Lawyers get so used to this kind of thinking – obliterating what doesn’t fit and shaping up the remainder to look like a whole – it is inevitable that they should want to try it out in their own lives. Give it personal form. Use their talents for themselves. See what it’s like to maintain a false picture day after day after day, if you’re with it all the time, not just in court. That leads many, fittingly, to turn to politics. Is it possible to lead a double life in the public eye and leave only the innocent image in the eyes of the electorate?
Edwards almost had to do it, to be all that he could be. That is, be the loving, caring husband of the valiant dying wife, and, as Rielle put it, a great man at night, and also in the morning.
Tell me, America, do you feel lied to, betrayed? Has someone been thumbing his nose at you all through his impassioned speeches about character? When you heard this news, did you think back to how you felt when the brave couple first came on stage to announce that one of them had breast cancer and nevertheless wanted the other to continue the campaign? How sad you felt? How it ruined your night? Well it didn’t ruin John’s night, did it? John doesn’t have ruined nights.
You know how it must have gone, don’t you? He moved her to his home state, to a gated community where she would be the neighbor of his good friend, now the reputed father of the baby. Whenever the twain should meet, all he had to do was say, “Off to see my best friend,” and away he could go to the hideout. If anybody knew she was on the scene, his friend was taking the rap.
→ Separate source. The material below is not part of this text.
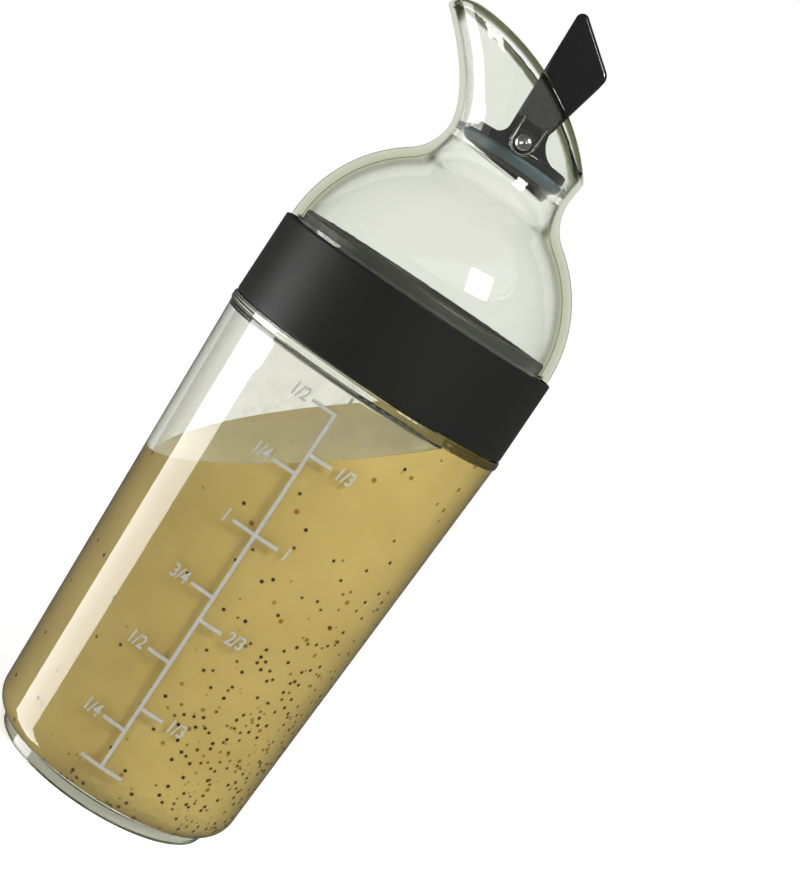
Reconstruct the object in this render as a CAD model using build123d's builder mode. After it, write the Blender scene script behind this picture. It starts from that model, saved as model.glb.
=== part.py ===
from build123d import *
import os
from math import pi, sqrt

# Salad dressing shaker: a clear bottle, a clear pouring lid that screws on, and a lever-worked stopper.
# Millimetres. The origin is the middle of the foot on the table, +Z runs up the bottle and the
# spout points to -X.

# Bottle body
BODY_BASE_R = 32.4  # outer radius of the tapered wall, carried down to the table
BODY_TOP_R = 37.4  # outer radius of the wall at the shoulder
BODY_BASE_Z = 2.6  # underside of the body, above the foot
SHOULDER_Z = 117.2  # top of the shoulder
BODY_WALL = 2.2
FLOOR_WALL = 1.8
SHOULDER_WALL = 2.2
CORNER_R = 6.0  # rounding of the body's bottom corner
BEAD_PROUD = 0.25  # how far the shoulder's bead stands out from the wall
BEAD_HEIGHT = 2.2

# Foot ring
FOOT_R = 28.3
FOOT_WALL = 2.2
FOOT_EDGE_R = 0.6

# Bottle neck, inside the lid
NECK_INSET = 4.4  # from the shoulder's edge in to the neck
NECK_WALL = 2.2
NECK_HEIGHT = 21.1  # from the shoulder up to the rim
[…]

But John got careless. He wanted to see his baby. He was no longer running for president, no one would be watching him, he could come and go as he pleased. But not, apparently, to the Beverly Hilton, where he was caught. Nabbed exercising his second life. Plucked from the realm of the decent and thrust headlong into the toilet of deceit.
And that’s where he’s swimming now, folks. We’re all on the shore, watching. Any of you going to jump in and save him? Not anyone who’s been good all these years. And you know what? Not anyone who’s been bad. Because John Edwards committed the worst sin of all. He got caught, and thereby made all of us complicit in his crime, and a little less safe in whatever lies we tell ourselves and each other. We have witnessed a liar with a way with words. And if you’ll notice, Mr. Edwards’ pronunciation of “liar” and “lawyer” are very much the same.
Johnny boy, you’re up the creek without a boat. Let’s see you paddle. Nobody’s coming to your rescue. You’ve embarrassed each and every one of us with your high-minded talk that we nodded to. Nobody doubted your goodness. Now nobody doubts your badness. We’ve looked behind the curtain, and we see the rest of the show. That sound you hear is us tearing up our tickets.
Here, John, I don’t like watching someone drown. I’m going to throw you a lifesaver. It’s coiled and round, and if you take it out of the package and blow it up, it just might float you home. And remember this little helper; it could come in handy in your future philandering.